Short-lived jobs are a theme of Karr's résumé. In the spring of 2000, while studying early-childhood education at the University of North Alabama, Karr became a student teacher at the Kilby Professional Laboratory School. But school administrators soon called him in to discuss complaints about his behavior with fifth-grade girls. Karr failed to show for the meeting. Shortly thereafter, he dropped out of North Alabama, just weeks before graduation.
By July of that year, Karr had moved to Petaluma, Calif., the city that had been gripped by the 1993 abduction and murder of 12-year-old Polly Klaas.
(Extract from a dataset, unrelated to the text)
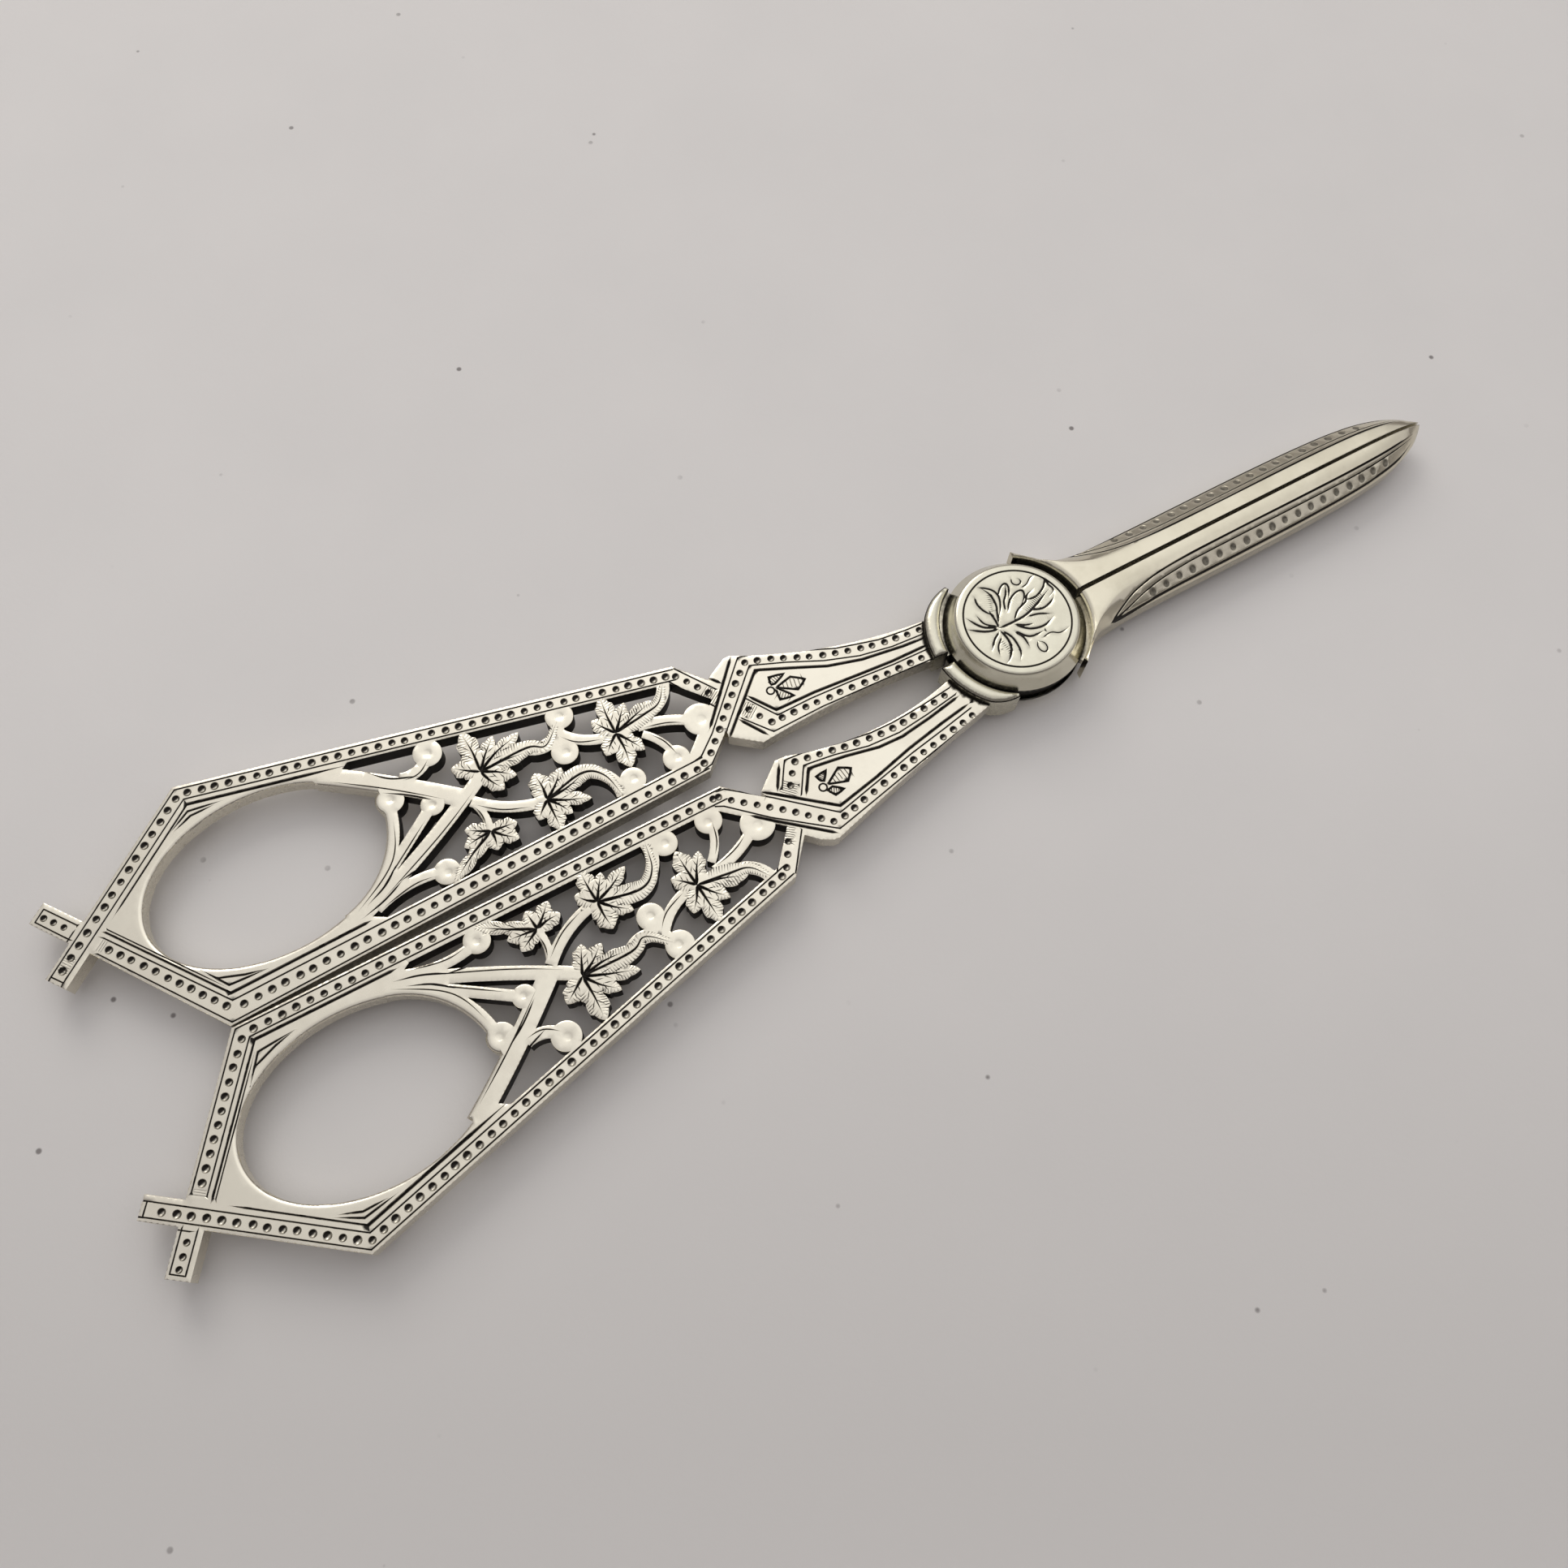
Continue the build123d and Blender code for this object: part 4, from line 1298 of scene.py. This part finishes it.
# %% Engraved panel
# The panel's three lines (outwards, beyond the pivot) with their widths; dots lie between the
# last two
panel_lines = [
    ([(5.12, 10.5), (4.0, 12.9), (3.2, 14.9), (2.75, 16.9), (2.45, 18.9), (2.2, 22.9),
      (2.14, 30), (2.14, 40), (2.1, 48), (1.9, 54), (1.5, 57.8), (1.1, 60)], 0.3),
    ([(5.08, 10.6), (4.4, 13.5), (3.75, 16), (3.3, 18.5), (3.0, 22), (2.88, 26), (2.85, 40),
      (2.78, 48), (2.5, 53), (2.0, 57), (1.4, 59.7)], 0.24),
    ([(5.08, 10.6), (4.82, 14), (4.6, 20), (4.58, 30), (4.5, 40), (4.25, 48), (3.78, 53),
      (3.05, 56.5), (1.9, 59.3)], 0.28),
]
PANEL_DOTS_FROM, PANEL_DOTS_TO, PANEL_DOT_PITCH, PANEL_DOT = 17.3, 55.5, 2.05, 0.54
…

According to his brother Nate, by that time Karr was working on a book about men who commit sex crimes against young girls and was preoccupied with the murders of Klaas and Ramsey. Karr and his family had moved to California so that he could take a job as a teaching assistant at a Catholic elementary school in San Francisco. That job too lasted only a few weeks, although school officials say he left of his own accord. Eventually he found work in Petaluma as a substitute teacher. But four months later, the Napa County Sheriff's Department informed school officials that it was investigating Karr for possession of child pornography. A few weeks later, he was arrested.